Another thing to note about the behaviour of grep on my machine, with GNU Grep 3.1, -o -c doesn't behave as @okdana says. (ag, with version 2.1.0, prints no. of matches and not no. of lines with -c.)
$ echo "foo foo" > grep.txt
$ grep -c 'foo' grep.txt
1
$ grep -o -c 'foo' grep.txt
1
$ grep -o 'foo' grep.txt
foo
foo
$ ag -c 'foo' grep.txt
2
If we do want this, shall I put it behind --count-matches as suggested or as a combination of -o -c?
@balajisivaraman I don't know the right answer here. Part of me leans toward --count-matches so that it is explicit. If grep -o -c still reports a line count instead of match count, then there may be value in keeping ripgrep's current behavior there (which is the same as grep).
Also, I think @okdana was pointing out that grep -o -c does report number of lines matched instead of number of total matches, and that that is one possible reason why ripgrep might want to do the same (to be consistent with grep).
Ah, that does make a lot of sense. My bad for misunderstanding. I'll begin work under the assumption that we want --count-matches for this. 👍
I was actually suggesting that rg do something different from everybody else and have -o modify the behaviour of -c, since it seems like an intuitive result of the combination to me (and using them together for any other reason is essentially pointless). I still like the idea, personally, but given how much emphasis there's been on matching grep's behaviour lately i can see why the other approach would be chosen.
I don't see why it can't be both.
--count-matches because it's explicit and easy to search for in the manpages/help. It's also super intuitive.-c -o because it's short and makes conceptual sense (rg -co 'foo' test.txt would be awesome) . When I look at the grep output, I actually stop and think, "Huh? Oh well, that's strange but I guess so." I'd have a hard time people relying on this behaviorAdding a blurb in the --count-matches help saying, analogous to -c -o is easy too.

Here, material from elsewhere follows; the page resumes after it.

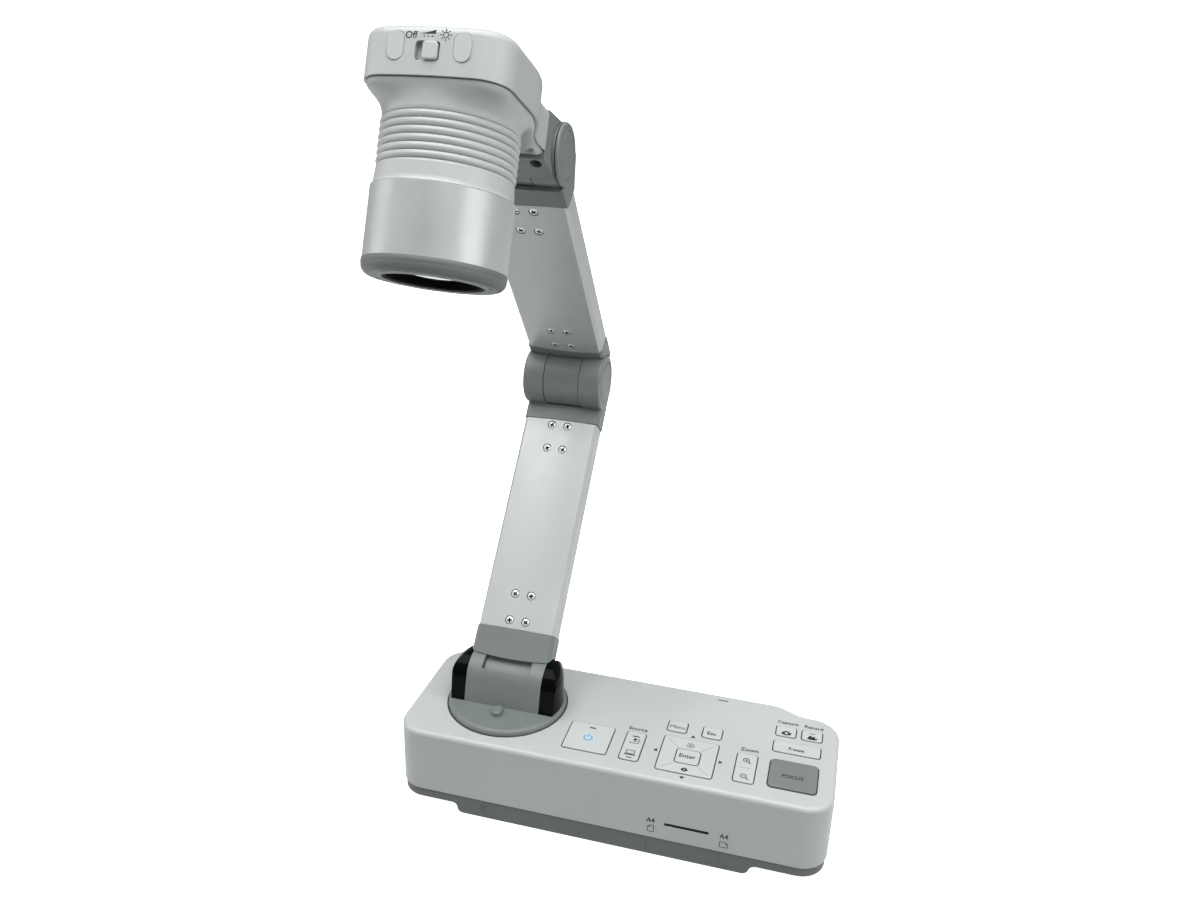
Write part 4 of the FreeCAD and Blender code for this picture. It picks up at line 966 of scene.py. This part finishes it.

@okdana Yeah I know, but I definitely feel a compelling attraction to match grep's behavior in subtle cases like this. But you and @kbknapp present strong arguments, and I like @kbknapp's suggestion for having both.
@balajisivaraman If you want to start with --count-matches and continue on your current trajectory, then that sounds great. That can be introduced in the next minor version release. Changing the behavior of -c -o will have to wait for the next semver bump, so it should be in a separate PR. :-)
One question I have is how should --count-matches behave when -v is passed in. Once again, the default ag behaviour is befuddling to me. (Or maybe I'm missing something?)
$ echo -e "foo foo\nbar bar\nbaz baz" > grep.txt
$ ag -c 'foo' grep.txt
2
$ ag -c 'baz' grep.txt
2
$ ag -c 'bar' grep.txt
2
$ ag -v -c 'foo' grep.txt (If we're counting non-matching lines, shouldn't this be 2?)
1
$ ag -v -c 'bar' grep.txt (This returns nothing, but should again be 2.)
$ ag -v -c 'baz' grep.txt (Same as above.)
1
Do we want rg to invert matches in the same way it would if -c were passed in, or should we lean towards no interaction between --count-matches and -v? I'm not sure which way to go.
@balajisivaraman The -v flag basically causes any ripgrep option that deals with individual matches to not work because the -v is a line oriented "match" or "no match." I don't think we should copy ag here, but instead, --count-matches -v should probably behave the same as -c -v.